DATASET EXTRACT:
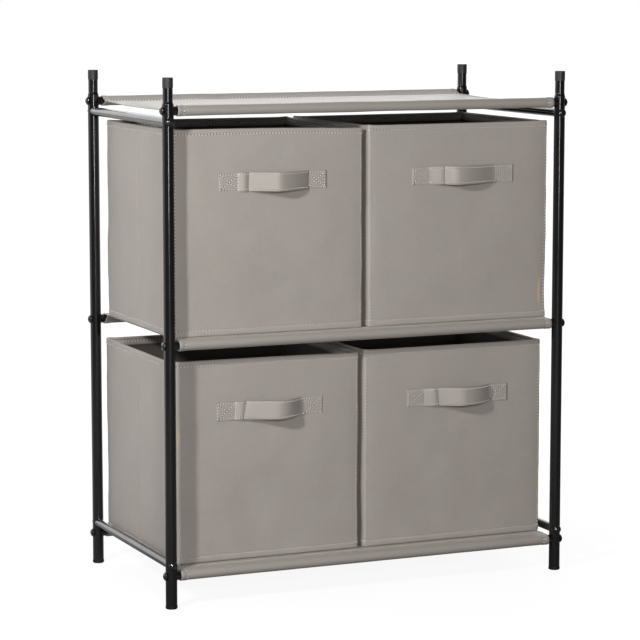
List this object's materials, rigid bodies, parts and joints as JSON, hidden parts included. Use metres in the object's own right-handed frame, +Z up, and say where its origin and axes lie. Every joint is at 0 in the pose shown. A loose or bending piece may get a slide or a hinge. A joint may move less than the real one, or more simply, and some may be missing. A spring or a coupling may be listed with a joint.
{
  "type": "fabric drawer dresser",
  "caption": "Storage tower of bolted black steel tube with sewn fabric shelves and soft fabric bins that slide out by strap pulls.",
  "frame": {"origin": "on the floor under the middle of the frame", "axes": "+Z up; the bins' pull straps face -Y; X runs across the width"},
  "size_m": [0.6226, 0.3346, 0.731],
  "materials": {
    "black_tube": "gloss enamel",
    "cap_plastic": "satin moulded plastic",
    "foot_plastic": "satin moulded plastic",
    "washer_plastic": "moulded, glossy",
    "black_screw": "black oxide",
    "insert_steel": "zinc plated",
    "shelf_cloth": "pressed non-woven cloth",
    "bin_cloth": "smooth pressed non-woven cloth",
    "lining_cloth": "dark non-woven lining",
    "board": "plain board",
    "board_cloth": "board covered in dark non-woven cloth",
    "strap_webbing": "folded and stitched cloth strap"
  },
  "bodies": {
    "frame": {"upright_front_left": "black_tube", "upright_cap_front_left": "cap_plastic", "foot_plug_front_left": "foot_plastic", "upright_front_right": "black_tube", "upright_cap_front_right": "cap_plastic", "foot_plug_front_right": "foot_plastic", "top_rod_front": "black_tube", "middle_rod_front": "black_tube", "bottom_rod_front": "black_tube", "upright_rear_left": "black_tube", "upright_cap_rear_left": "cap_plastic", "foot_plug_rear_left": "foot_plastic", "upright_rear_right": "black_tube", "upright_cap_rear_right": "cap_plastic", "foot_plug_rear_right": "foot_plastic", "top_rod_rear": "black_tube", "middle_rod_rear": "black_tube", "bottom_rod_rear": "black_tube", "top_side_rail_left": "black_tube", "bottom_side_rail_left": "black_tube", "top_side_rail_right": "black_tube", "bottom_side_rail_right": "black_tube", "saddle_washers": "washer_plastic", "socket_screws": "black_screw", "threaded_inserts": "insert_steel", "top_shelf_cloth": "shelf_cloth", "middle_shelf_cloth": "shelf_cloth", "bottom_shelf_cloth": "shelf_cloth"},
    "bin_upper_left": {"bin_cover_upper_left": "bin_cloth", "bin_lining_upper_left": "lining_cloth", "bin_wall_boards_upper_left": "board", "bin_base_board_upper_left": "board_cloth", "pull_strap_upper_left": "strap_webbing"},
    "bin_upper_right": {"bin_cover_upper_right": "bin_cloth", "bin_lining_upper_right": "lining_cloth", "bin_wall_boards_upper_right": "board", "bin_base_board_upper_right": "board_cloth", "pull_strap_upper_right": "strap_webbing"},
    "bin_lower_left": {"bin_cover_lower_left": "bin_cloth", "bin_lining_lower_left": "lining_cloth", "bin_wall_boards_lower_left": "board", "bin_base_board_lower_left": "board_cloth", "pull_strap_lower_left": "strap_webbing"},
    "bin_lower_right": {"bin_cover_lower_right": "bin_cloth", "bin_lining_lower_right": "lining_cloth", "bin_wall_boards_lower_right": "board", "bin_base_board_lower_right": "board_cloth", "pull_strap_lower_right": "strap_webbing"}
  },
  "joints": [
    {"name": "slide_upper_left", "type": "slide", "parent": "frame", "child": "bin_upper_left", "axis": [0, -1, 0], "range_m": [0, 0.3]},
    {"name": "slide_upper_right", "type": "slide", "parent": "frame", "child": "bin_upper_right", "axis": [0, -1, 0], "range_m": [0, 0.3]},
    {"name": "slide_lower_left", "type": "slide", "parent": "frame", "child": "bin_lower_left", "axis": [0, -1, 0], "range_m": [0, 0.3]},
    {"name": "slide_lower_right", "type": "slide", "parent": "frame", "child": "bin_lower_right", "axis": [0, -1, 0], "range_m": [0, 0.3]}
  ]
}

WHAT YOU ARE ASKED TO DO: Output every line above without altering anything.

RESULT OF THE TASK:
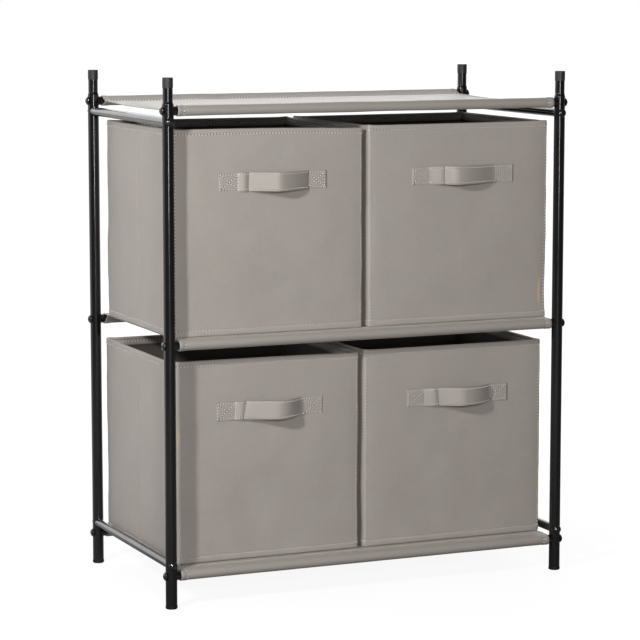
List this object's materials, rigid bodies, parts and joints as JSON, hidden parts included. Use metres in the object's own right-handed frame, +Z up, and say where its origin and axes lie. Every joint is at 0 in the pose shown. A loose or bending piece may get a slide or a hinge. A joint may move less than the real one, or more simply, and some may be missing. A spring or a coupling may be listed with a joint.
{
  "type": "fabric drawer dresser",
  "caption": "Storage tower of bolted black steel tube with sewn fabric shelves and soft fabric bins that slide out by strap pulls.",
  "frame": {"origin": "on the floor under the middle of the frame", "axes": "+Z up; the bins' pull straps face -Y; X runs across the width"},
  "size_m": [0.6226, 0.3346, 0.731],
  "materials": {
    "black_tube": "gloss enamel",
    "cap_plastic": "satin moulded plastic",
    "foot_plastic": "satin moulded plastic",
    "washer_plastic": "moulded, glossy",
    "black_screw": "black oxide",
    "insert_steel": "zinc plated",
    "shelf_cloth": "pressed non-woven cloth",
    "bin_cloth": "smooth pressed non-woven cloth",
    "lining_cloth": "dark non-woven lining",
    "board": "plain board",
    "board_cloth": "board covered in dark non-woven cloth",
    "strap_webbing": "folded and stitched cloth strap"
  },
  "bodies": {
    "frame": {"upright_front_left": "black_tube", "upright_cap_front_left": "cap_plastic", "foot_plug_front_left": "foot_plastic", "upright_front_right": "black_tube", "upright_cap_front_right": "cap_plastic", "foot_plug_front_right": "foot_plastic", "top_rod_front": "black_tube", "middle_rod_front": "black_tube", "bottom_rod_front": "black_tube", "upright_rear_left": "black_tube", "upright_cap_rear_left": "cap_plastic", "foot_plug_rear_left": "foot_plastic", "upright_rear_right": "black_tube", "upright_cap_rear_right": "cap_plastic", "foot_plug_rear_right": "foot_plastic", "top_rod_rear": "black_tube", "middle_rod_rear": "black_tube", "bottom_rod_rear": "black_tube", "top_side_rail_left": "black_tube", "bottom_side_rail_left": "black_tube", "top_side_rail_right": "black_tube", "bottom_side_rail_right": "black_tube", "saddle_washers": "washer_plastic", "socket_screws": "black_screw", "threaded_inserts": "insert_steel", "top_shelf_cloth": "shelf_cloth", "middle_shelf_cloth": "shelf_cloth", "bottom_shelf_cloth": "shelf_cloth"},
    "bin_upper_left": {"bin_cover_upper_left": "bin_cloth", "bin_lining_upper_left": "lining_cloth", "bin_wall_boards_upper_left": "board", "bin_base_board_upper_left": "board_cloth", "pull_strap_upper_left": "strap_webbing"},
    "bin_upper_right": {"bin_cover_upper_right": "bin_cloth", "bin_lining_upper_right": "lining_cloth", "bin_wall_boards_upper_right": "board", "bin_base_board_upper_right": "board_cloth", "pull_strap_upper_right": "strap_webbing"},
    "bin_lower_left": {"bin_cover_lower_left": "bin_cloth", "bin_lining_lower_left": "lining_cloth", "bin_wall_boards_lower_left": "board", "bin_base_board_lower_left": "board_cloth", "pull_strap_lower_left": "strap_webbing"},
    "bin_lower_right": {"bin_cover_lower_right": "bin_cloth", "bin_lining_lower_right": "lining_cloth", "bin_wall_boards_lower_right": "board", "bin_base_board_lower_right": "board_cloth", "pull_strap_lower_right": "strap_webbing"}
  },
  "joints": [
    {"name": "slide_upper_left", "type": "slide", "parent": "frame", "child": "bin_upper_left", "axis": [0, -1, 0], "range_m": [0, 0.3]},
    {"name": "slide_upper_right", "type": "slide", "parent": "frame", "child": "bin_upper_right", "axis": [0, -1, 0], "range_m": [0, 0.3]},
    {"name": "slide_lower_left", "type": "slide", "parent": "frame", "child": "bin_lower_left", "axis": [0, -1, 0], "range_m": [0, 0.3]},
    {"name": "slide_lower_right", "type": "slide", "parent": "frame", "child": "bin_lower_right", "axis": [0, -1, 0], "range_m": [0, 0.3]}
  ]
}